I’ll also use this default
Wallaby.conf.js configuration *for the continuous test runner
Ah yes, well, Azure Functions runtime totally supports TypeScript.
When you create your API, you just need to
func init --worker-runtime=node --language=typescript
And the API that is generated will be TypeScript – it’s really that simple.
Equally, you can configure TypeScript for your regular static web app, you’ll probably want to configure WebPack to do the compiling and bundling into the assets folder, but it works absolutely fine.
When your functions are created using TypeScript, some extra .json metadata is created alongside each function that points to a compiled “dist” directory, that is built when the Azure functions runtime deploys your code, complete with source-maps, out of the box.
You can totally use C# and .NET Core too!
You can literally run a static web app, with an auto-scaled C# .NET Core API backing it.
Anything that the Azure Functions runtime supports is valid here (so python too).
I hope by splitting this out into tiny steps, and explaining how the GitHub Actions build, interacts with both the Functions runtime and the
Oryx deployment engine that drives
Azure Static Web Apps has given you some inspiration for the kinds of trivially scalable web applications you can build today, for practically free.
If you’re a C# shop, a little out of your comfort zone away from ASP.NET MVC, why not use Statiq.Web as part of the build process to generate static WebApps, that use C#, and are driven by a C# and .NET Core API?
Only familiar with Python?

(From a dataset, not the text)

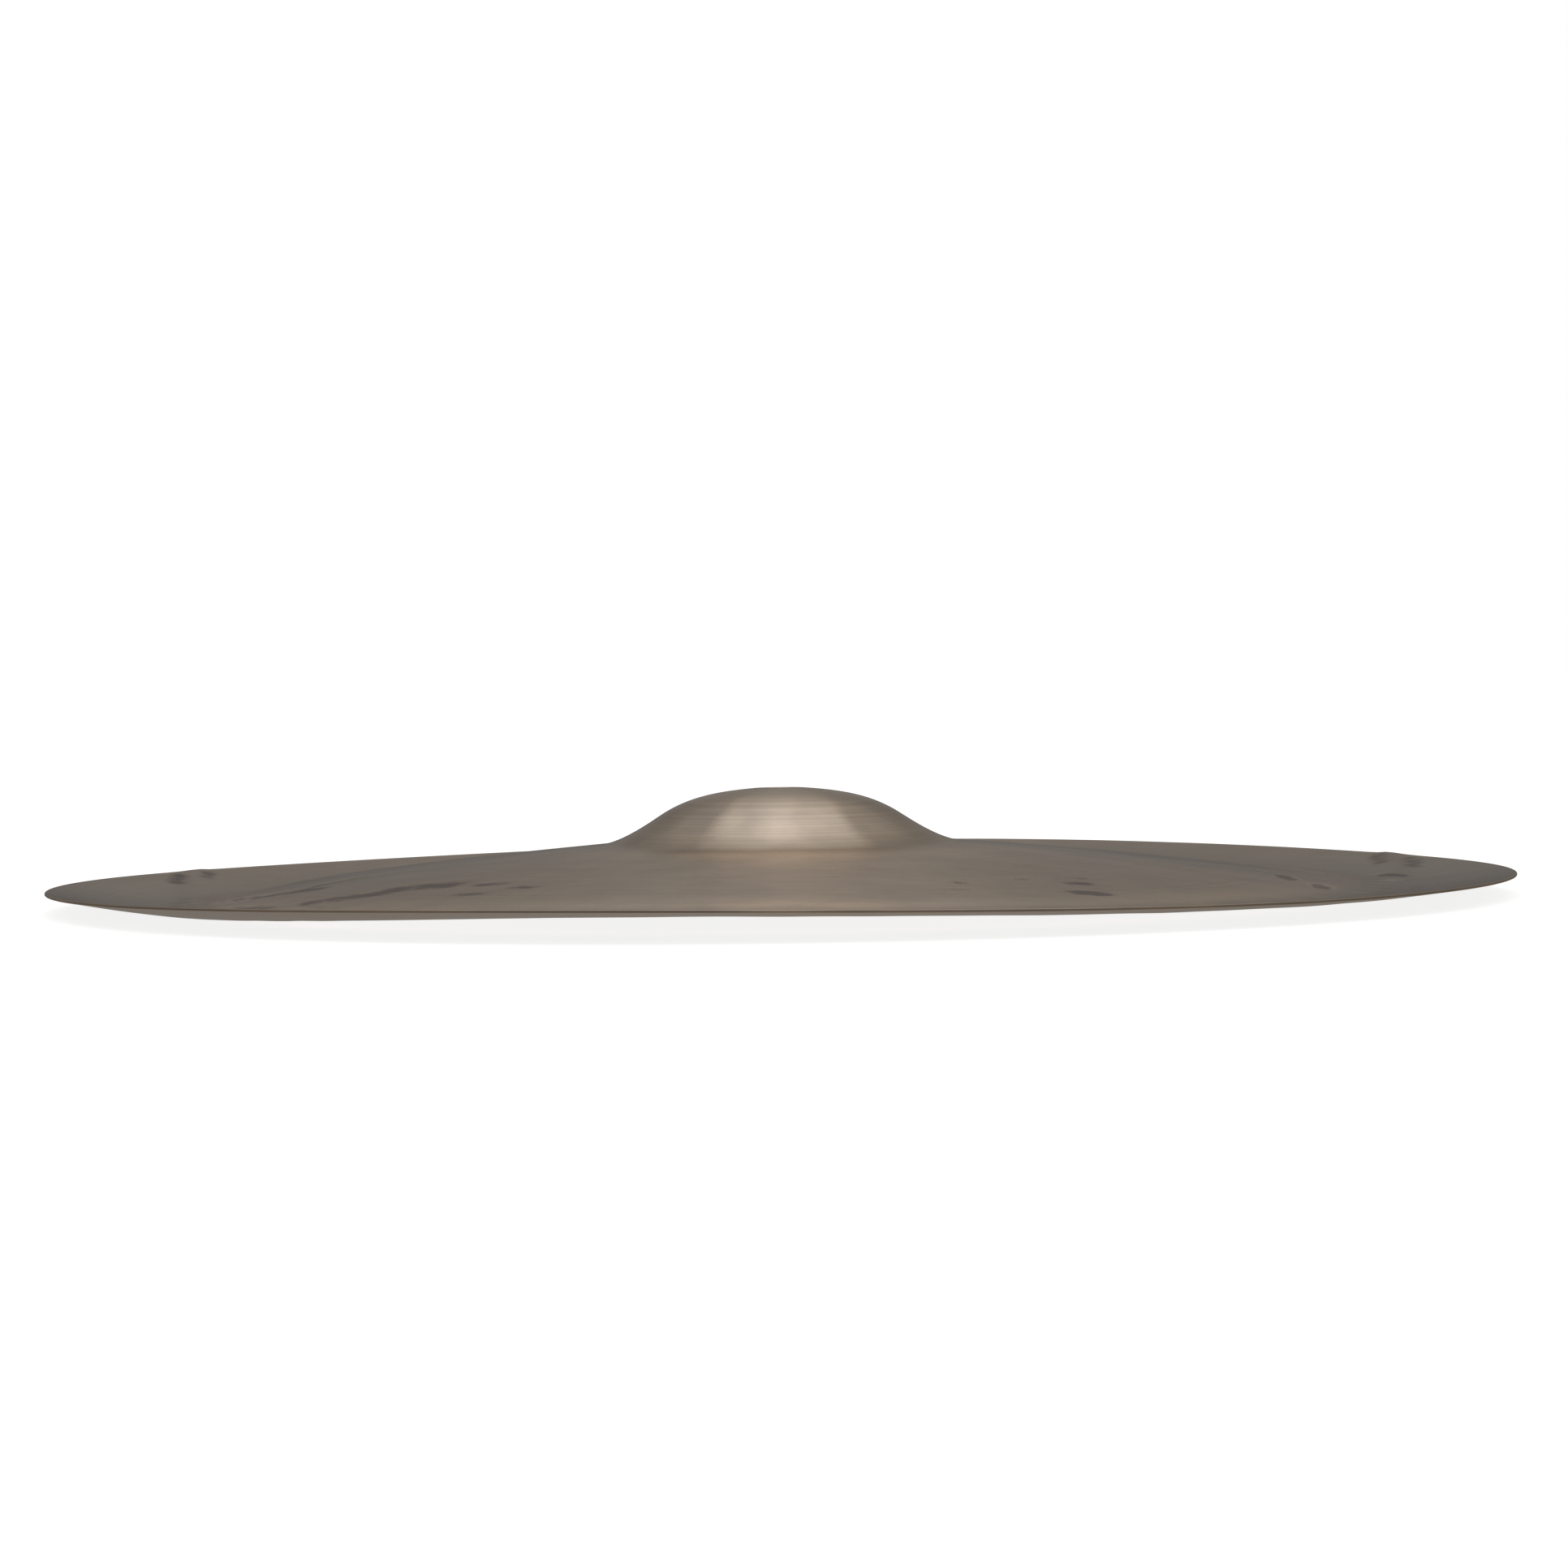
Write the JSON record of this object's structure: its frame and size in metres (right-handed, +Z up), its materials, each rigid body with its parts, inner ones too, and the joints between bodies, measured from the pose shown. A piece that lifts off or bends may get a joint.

You can use Pelikon or Lector to do the same thing.
The Oryx build process that sits behind this is flexible, and provides plenty of hooks to customise the build behaviour between repository pulling, and your site getting served and scaled.
These powerful serverless abstractions let us do a lot more with a lot less, without the stress of worrying about outages, downtime, or scaling.
You can really get from zero to working in Azure static sites in five or ten minutes, and I legitimately think this is one of the best ways to host content on the internet today.